“Can medical school be taught online?” In 2002, when Oceania University of Medicine (OUM) was founded, many members of the medical community said no.
In truth, the answer is “Yes” for the first half (Basic Sciences) of the degree program and “Absolutely not” for the second half.
“Clinical training during the final years of medical school must be done face-to-face in a teaching hospital. Period. There is no substitute for hands-on learning side-by-side with medical faculty,” says Khrystal Boone, MD, OUM’s Dean for North America.
Yet, during the last two decades, educational technology has gone through a remarkable evolution. Years ago, Oceania University of Medicine established its distance-learning medical curriculum to address the doctor shortage in its island home of Samoa and throughout the South Pacific. What evolved was interest from prospective medical students located in additional remote locations around the globe.
OUM’s pre-clinical curriculum is delivered via live, interactive virtual classrooms during the first two years, guiding students in their mastery of basic sciences and system-based material, explains Dr. Boone.
The study of medicine becomes achievable
“Long before Zoom classes became the norm, we made medical school accessible to qualified individuals who simply could not uproot their lives for four years to move near a medical campus,” says Dr. Boone. “Many OUM students had medical school in the back of their mind since they were children, but life happened — careers, mortgages, children. Many were accepted at traditional medical schools but work and family responsibilities simply made their goal unreachable,” she adds.
There are 288 students currently enrolled at OUM, many non-traditional medical students with an average age of 40.5 years. They live primarily in Australia, New Zealand, Samoa, and North America — 42 percent hold master’s degrees and 8 percent have earned a doctorate. While most of OUM’s faculty resides in Australia and the US, others teach from their home countries of India, Russia, St. Lucia, the Philippines, and elsewhere.

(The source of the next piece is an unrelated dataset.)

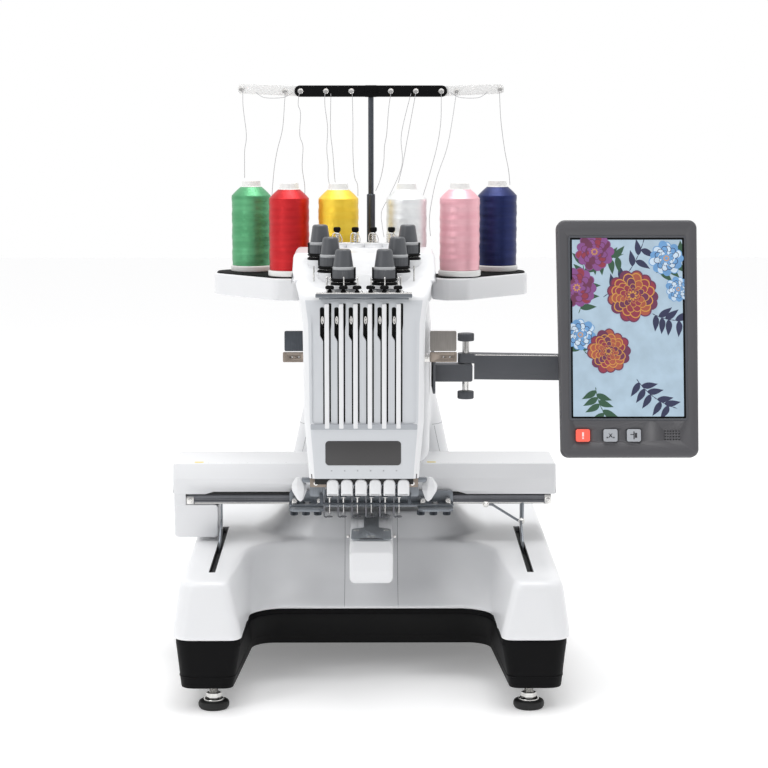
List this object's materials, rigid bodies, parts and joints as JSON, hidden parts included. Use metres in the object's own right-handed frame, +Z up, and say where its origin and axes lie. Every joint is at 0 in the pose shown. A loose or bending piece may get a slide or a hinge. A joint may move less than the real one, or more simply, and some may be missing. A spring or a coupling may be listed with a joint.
{
  "type": "embroidery machine",
  "caption": "Free-arm multi-needle embroidery machine with sliding needle case, crossing carriage, thread stand with spools and a touch-screen panel on a swing arm",
  "frame": {"origin": "middle of the footprint of the whole machine, panel included, on the surface it stands on", "axes": "+Z up, +Y from the needles toward the rear, +X to the operator's right"},
  "size_m": [0.655, 0.589, 0.7478],
  "materials": {
    "white_shell": "moulded, satin gloss",
    "black_plastic": "moulded, fine grain",
    "steel": "nickel plated",
    "dark_steel": "dark coated steel",
    "grey_knob": "moulded grey",
    "panel_grey": "moulded grey",
    "cast_frame": "die cast",
    "screen_glass": "display behind glass",
    "clear_arm": "milky translucent",
    "rubber": "soft foot",
    "red_button": "lit cap",
    "pale_button": "cap",
    "green_thread": "wound rayon thread",
    "red_thread": "wound rayon thread",
    "yellow_thread": "wound rayon thread",
    "white_thread": "wound rayon thread",
    "pink_thread": "wound rayon thread",
    "navy_thread": "wound rayon thread"
  },
  "bodies": {
    "root": {"base_pan": "black_plastic", "base_shell": "white_shell", "body_cover": "white_shell", "rear_cover": "white_shell", "frame_casting": "cast_frame", "cylinder_arm_cover": "white_shell", "needle_plate": "steel", "head_rail": "steel", "spool_stand_base": "white_shell", "main_motor": "dark_steel", "bobbin_case": "steel", "panel_bracket": "dark_steel"},
    "foot_front_left": {"levelling_foot_front_left": "rubber"},
    "foot_rear_left": {"levelling_foot_rear_left": "rubber"},
    "foot_front_right": {"levelling_foot_front_right": "rubber"},
    "foot_rear_right": {"levelling_foot_rear_right": "rubber"},
    "hook_cover": {"hook_cover": "white_shell"},
    "main_shaft": {"main_shaft": "steel"},
    "rotary_hook": {"rotary_hook": "steel"},
    "carriage": {"carriage_housing": "white_shell", "carriage_rail": "dark_steel"},
    "frame_holder": {"frame_holder": "steel"},
    "needle_case": {"needle_case_shell": "white_shell", "needle_case_frame": "cast_frame", "thread_guide_plate": "steel"},
    "needle_bar_1_body": {"needle_bar_1": "steel"},
    "take_up_1_body": {"take_up_lever_1": "steel"},
    "needle_bar_2_body": {"needle_bar_2": "steel"},
    "take_up_2_body": {"take_up_lever_2": "steel"},
    "needle_bar_3_body": {"needle_bar_3": "steel"},
    "take_up_3_body": {"take_up_lever_3": "steel"},
    "needle_bar_4_body": {"needle_bar_4": "steel"},
    "take_up_4_body": {"take_up_lever_4": "steel"},
    "needle_bar_5_body": {"needle_bar_5": "steel"},
    "take_up_5_body": {"take_up_lever_5": "steel"},
    "needle_bar_6_body": {"needle_bar_6": "steel"},
    "take_up_6_body": {"take_up_lever_6": "steel"},
    "tension_1_body": {"tension_knob_1": "grey_knob"},
    "tension_2_body": {"tension_knob_2": "grey_knob"},
    "tension_3_body": {"tension_knob_3": "grey_knob"},
    "tension_4_body": {"tension_knob_4": "grey_knob"},
    "tension_5_body": {"tension_knob_5": "grey_knob"},
    "tension_6_body": {"tension_knob_6": "grey_knob"},
    "panel_arm_body": {"panel_arm": "dark_steel"},
    "panel": {"panel_housing": "panel_grey", "touch_screen": "screen_glass"},
    "start_stop_button_body": {"start_stop_button": "red_button"},
    "thread_cut_button_body": {"thread_cut_button": "pale_button"},
    "threading_button_body": {"threading_button": "pale_button"},
    "guide_bar": {"thread_guide_bar": "black_plastic"},
    "guide_arm_left": {"thread_guide_arm_left": "clear_arm"},
    "guide_arm_right": {"thread_guide_arm_right": "clear_arm"},
    "wing_left": {"stand_wing_left": "white_shell"},
    "wing_right": {"stand_wing_right": "white_shell"},
    "spool_green": {"thread_spool_green": "green_thread"},
    "spool_red": {"thread_spool_red": "red_thread"},
    "spool_yellow": {"thread_spool_yellow": "yellow_thread"},
    "spool_white": {"thread_spool_white": "white_thread"},
    "spool_pink": {"thread_spool_pink": "pink_thread"},
    "spool_navy": {"thread_spool_navy": "navy_thread"}
  },
  "joints": [
    {"name": "foot_front_left_height", "type": "slide", "parent": "root", "child": "foot_front_left", "axis": [0, 0, -1], "range_m": [0, 0.01]},
    {"name": "foot_rear_left_height", "type": "slide", "parent": "root", "child": "foot_rear_left", "axis": [0, 0, -1], "range_m": [0, 0.01]},
    {"name": "foot_front_right_height", "type": "slide", "parent": "root", "child": "foot_front_right", "axis": [0, 0, -1], "range_m": [0, 0.01]},
    {"name": "foot_rear_right_height", "type": "slide", "parent": "root", "child": "foot_rear_right", "axis": [0, 0, -1], "range_m": [0, 0.01]},
    {"name": "hook_cover_hinge", "type": "hinge", "parent": "root", "child": "hook_cover", "pos_m": [-0.072, -0.2245, 0.144], "axis": [1, 0, 0], "range_deg": [0, 75]},
    {"name": "main_shaft_spin", "type": "hinge", "parent": "root", "child": "main_shaft", "pos_m": [-0.072, 0.0055, 0.33], "axis": [0, 1, 0], "continuous": true},
    {"name": "hook_spin", "type": "hinge", "parent": "root", "child": "rotary_hook", "pos_m": [-0.072, -0.2045, 0.1655], "axis": [0, 1, 0], "continuous": true},
    {"name": "carriage_depth", "type": "slide", "parent": "root", "child": "carriage", "axis": [0, 1, 0], "range_m": [-0.085, 0.095]},
    {"name": "frame_side", "type": "slide", "parent": "carriage", "child": "frame_holder", "axis": [1, 0, 0], "range_m": [-0.12, 0.12]},
    {"name": "needle_case_side", "type": "slide", "parent": "root", "child": "needle_case", "axis": [1, 0, 0], "range_m": [-0.034, 0.051]},
    {"name": "needle_bar_1_drop", "type": "slide", "parent": "needle_case", "child": "needle_bar_1_body", "axis": [0, 0, -1], "range_m": [0, 0.024], "stiffness_N_per_m": 40, "springref_m": -0.025},
    {"name": "take_up_1_swing", "type": "hinge", "parent": "needle_case", "child": "take_up_1_body", "pos_m": [-0.1295, -0.2145, 0.435], "axis": [1, 0, 0], "range_deg": [0, 40]},
    {"name": "needle_bar_2_drop", "type": "slide", "parent": "needle_case", "child": "needle_bar_2_body", "axis": [0, 0, -1], "range_m": [0, 0.024], "stiffness_N_per_m": 40, "springref_m": -0.025},
    {"name": "take_up_2_swing", "type": "hinge", "parent": "needle_case", "child": "take_up_2_body", "pos_m": [-0.1125, -0.2145, 0.435], "axis": [1, 0, 0], "range_deg": [0, 40]},
    {"name": "needle_bar_3_drop", "type": "slide", "parent": "needle_case", "child": "needle_bar_3_body", "axis": [0, 0, -1], "range_m": [0, 0.024], "stiffness_N_per_m": 40, "springref_m": -0.025},
    {"name": "take_up_3_swing", "type": "hinge", "parent": "needle_case", "child": "take_up_3_body", "pos_m": [-0.0955, -0.2145, 0.435], "axis": [1, 0, 0], "range_deg": [0, 40]},
    {"name": "needle_bar_4_drop", "type": "slide", "parent": "needle_case", "child": "needle_bar_4_body", "axis": [0, 0, -1], "range_m": [0, 0.024], "stiffness_N_per_m": 40, "springref_m": -0.025},
    {"name": "take_up_4_swing", "type": "hinge", "parent": "needle_case", "child": "take_up_4_body", "pos_m": [-0.0785, -0.2145, 0.435], "axis": [1, 0, 0], "range_deg": [0, 40]},
    {"name": "needle_bar_5_drop", "type": "slide", "parent": "needle_case", "child": "needle_bar_5_body", "axis": [0, 0, -1], "range_m": [0, 0.024], "stiffness_N_per_m": 40, "springref_m": -0.025},
    {"name": "take_up_5_swing", "type": "hinge", "parent": "needle_case", "child": "take_up_5_body", "pos_m": [-0.0615, -0.2145, 0.435], "axis": [1, 0, 0], "range_deg": [0, 40]},
    {"name": "needle_bar_6_drop", "type": "slide", "parent": "needle_case", "child": "needle_bar_6_body", "axis": [0, 0, -1], "range_m": [0, 0.024], "stiffness_N_per_m": 40, "springref_m": -0.025},
    {"name": "take_up_6_swing", "type": "hinge", "parent": "needle_case", "child": "take_up_6_body", "pos_m": [-0.0445, -0.2145, 0.435], "axis": [1, 0, 0], "range_deg": [0, 40]},
    {"name": "tension_1_turn", "type": "hinge", "parent": "needle_case", "child": "tension_1_body", "pos_m": [-0.1337, -0.1807, 0.5345], "axis": [0, 0, 1], "continuous": true},
    {"name": "tension_2_turn", "type": "hinge", "parent": "needle_case", "child": "tension_2_body", "pos_m": [-0.1207, -0.2107, 0.5215], "axis": [0, 0, 1], "continuous": true},
    {"name": "tension_3_turn", "type": "hinge", "parent": "needle_case", "child": "tension_3_body", "pos_m": [-0.105, -0.2395, 0.509], "axis": [0, 0, 1], "continuous": true},
    {"name": "tension_4_turn", "type": "hinge", "parent": "needle_case", "child": "tension_4_body", "pos_m": [-0.056, -0.2395, 0.509], "axis": [0, 0, 1], "continuous": true},
    {"name": "tension_5_turn", "type": "hinge", "parent": "needle_case", "child": "tension_5_body", "pos_m": [-0.0403, -0.2107, 0.5215], "axis": [0, 0, 1], "continuous": true},
    {"name": "tension_6_turn", "type": "hinge", "parent": "needle_case", "child": "tension_6_body", "pos_m": [-0.0273, -0.1807, 0.5345], "axis": [0, 0, 1], "continuous": true},
    {"name": "panel_swing", "type": "hinge", "parent": "root", "child": "panel_arm_body", "pos_m": [0.0468, -0.1145, 0.4], "axis": [0, 0, 1], "range_deg": [-25, 45]},
    {"name": "panel_tilt", "type": "hinge", "parent": "panel_arm_body", "child": "panel", "pos_m": [0.188, -0.1425, 0.3955], "axis": [1, 0, 0], "range_deg": [-10, 15]},
    {"name": "start_stop_button_press", "type": "slide", "parent": "panel", "child": "start_stop_button_body", "axis": [0, 0.9781, -0.2079], "range_m": [0, 0.0015], "stiffness_N_per_m": 400},
    {"name": "thread_cut_button_press", "type": "slide", "parent": "panel", "child": "thread_cut_button_body", "axis": [0, 0.9781, -0.2079], "range_m": [0, 0.0015], "stiffness_N_per_m": 400},
    {"name": "threading_button_press", "type": "slide", "parent": "panel", "child": "threading_button_body", "axis": [0, 0.9781, -0.2079], "range_m": [0, 0.0015], "stiffness_N_per_m": 400},
    {"name": "mast_height", "type": "slide", "parent": "root", "child": "guide_bar", "axis": [0, 0, 1], "range_m": [-0.05, 0]},
    {"name": "guide_arm_left_fold", "type": "hinge", "parent": "guide_bar", "child": "guide_arm_left", "pos_m": [-0.165, 0.0555, 0.738], "axis": [0, -1, 0], "range_deg": [0, 85]},
    {"name": "guide_arm_right_fold", "type": "hinge", "parent": "guide_bar", "child": "guide_arm_right", "pos_m": [0.021, 0.0555, 0.738], "axis": [0, 1, 0], "range_deg": [0, 85]},
    {"name": "stand_wing_left_fold", "type": "hinge", "parent": "root", "child": "wing_left", "pos_m": [-0.1532, 0.0255, 0.5], "axis": [0, 0, -1], "range_deg": [0, 38]},
    {"name": "stand_wing_right_fold", "type": "hinge", "parent": "root", "child": "wing_right", "pos_m": [0.0092, 0.0255, 0.5], "axis": [0, 0, 1], "range_deg": [0, 38]},
    {"name": "spool_green_lift", "type": "slide", "parent": "wing_left", "child": "spool_green", "axis": [0, 0, 1], "range_m": [0, 0.06]},
    {"name": "spool_red_lift", "type": "slide", "parent": "wing_left", "child": "spool_red", "axis": [0, 0, 1], "range_m": [0, 0.06]},
    {"name": "spool_yellow_lift", "type": "slide", "parent": "root", "child": "spool_yellow", "axis": [0, 0, 1], "range_m": [0, 0.06]},
    {"name": "spool_white_lift", "type": "slide", "parent": "root", "child": "spool_white", "axis": [0, 0, 1], "range_m": [0, 0.06]},
    {"name": "spool_pink_lift", "type": "slide", "parent": "wing_right", "child": "spool_pink", "axis": [0, 0, 1], "range_m": [0, 0.06]},
    {"name": "spool_navy_lift", "type": "slide", "parent": "wing_right", "child": "spool_navy", "axis": [0, 0, 1], "range_m": [0, 0.06]}
  ],
  "couplings": [
    {"joint": "hook_spin", "follows": "main_shaft_spin", "ratio": 2},
    {"joint": "take_up_1_swing", "follows": "needle_bar_1_drop", "rad_per_m": 28},
    {"joint": "take_up_2_swing", "follows": "needle_bar_2_drop", "rad_per_m": 28},
    {"joint": "take_up_3_swing", "follows": "needle_bar_3_drop", "rad_per_m": 28},
    {"joint": "take_up_4_swing", "follows": "needle_bar_4_drop", "rad_per_m": 28},
    {"joint": "take_up_5_swing", "follows": "needle_bar_5_drop", "rad_per_m": 28},
    {"joint": "take_up_6_swing", "follows": "needle_bar_6_drop", "rad_per_m": 28}
  ]
}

“A medical education is no longer limited by time and place,” says Dr. Boone. “For people who previously could not consider becoming a physician, a flexible curriculum allows them to overcome personal, professional, and geographic barriers to attend medical school.”
Clinical rotations during the University’s clinical curriculum are arranged at affiliated teaching hospitals primarily in Australia, the US, and on OUM’s campus in Samoa, in addition to other teaching sites.
Located on the grounds of the National Health Complex in Apia, Samoa, OUM is accredited by the Philippine Accrediting Association of Schools, Colleges and Universities, listed in the World Health Organization’s World Directory of Medical Schools, and recognized by the Education Commission for Foreign Medical Graduates. Having passed their respective licensing examinations, OUM graduates currently practice medicine in Australia, Canada, New Zealand, Samoa, and the US.